A judge's gavel. (Dreamstime/TNS)

An appellate court panel rejected on Tuesday the $100-million wrongful death claim brought by the family of a Marine recruit from Taylor who died in a fall, saying it was bound to do so under a much-criticized Supreme Court precedent.

Raheel Siddiqui’s family brought the claim after investigators found evidence of hazing by Siddiqui’s drill instructor prior to the 20-year-old recruit’s death at the training base at Parris Island, South Carolina, in 2016.

Gunnery Sgt. Joseph Felix in 2018 was convicted by a military court and sentenced to 10 years’ confinement for mistreating recruits, including Siddiqui.

According to prosecutors, Felix called the former Truman High School valedictorian a “terrorist” and slapped him at least once during training before Siddiqui ran out a door in his barracks and leaped over a third-floor railing.

Siddiqui’s death was ruled a suicide but his family has rejected that finding, saying he wouldn’t have killed himself as a faithful Muslim and son.

Responding to the dismissal of the claim by a three-judge panel for the 6th U.S. Circuit Court of Appeals in Cincinnati, the family’s lawyer, Shiraz Khan, said they will continue to fight, though it was not immediately clear whether they intend to ask the appeals court to reconsider or the U.S. Supreme Court to review the case.

“This case needs to be looked at specifically in parts, the wrongs committed against Raheel Siddiqui long before his enlistment and all that transpired after,” Khan said. “(His family members) are relentless in their pursuit for justice, not only for their son but for (anyone) who wants to serve his or her country.”
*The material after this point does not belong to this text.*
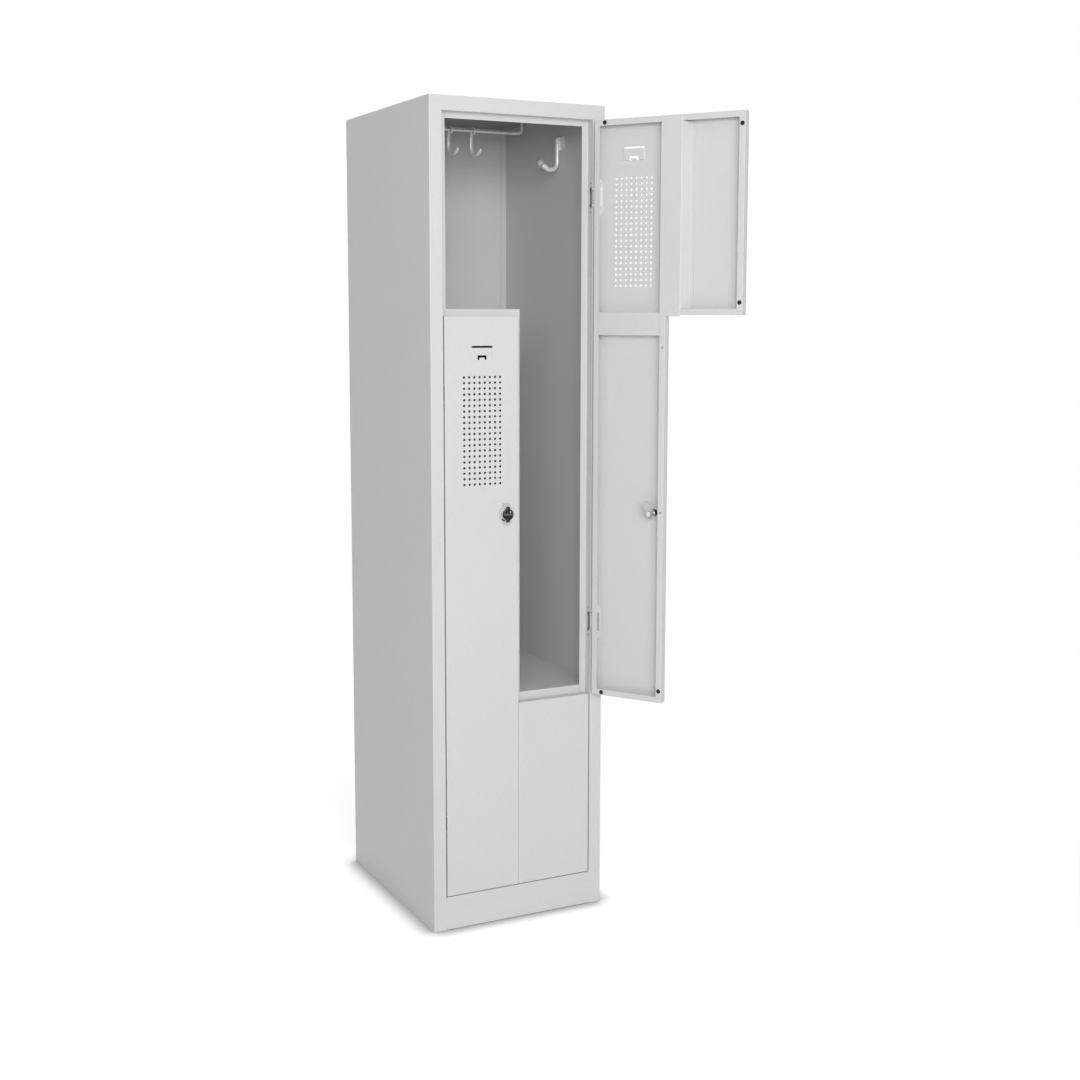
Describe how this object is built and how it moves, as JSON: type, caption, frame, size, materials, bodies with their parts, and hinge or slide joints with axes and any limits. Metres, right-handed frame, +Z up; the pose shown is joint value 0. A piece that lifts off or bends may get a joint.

In the lawsuit, Siddiqui’s family said they and he should have been warned before he even went to boot camp that Felix was under investigation for earlier allegations in which he ordered another Muslim recruit into a dryer on base and turned it on.They also said the Marine Corps failed to adequately protect Siddiqui from discrimination and hazing on the base.

But the panel upheld a lower court’s decision to dismiss the case, saying it was bound to do so — whether it likes it or not — by the so-called Feres doctrine.

Arising out of a case from 1950, that precedent holds that the government cannot be sued under the Federal Tort Claims Act for injuries sustained to active duty military personnel, including training recruits, even if negligence was the cause.

The appeals court panel noted the reservations expressed by the lower court judge, U.S. District Court Judge Arthur Tarnow, in dismissing the case last November, but said, like him, its hands were tied by the Supreme Court precedent, which many service members and their families have challenged as unfair.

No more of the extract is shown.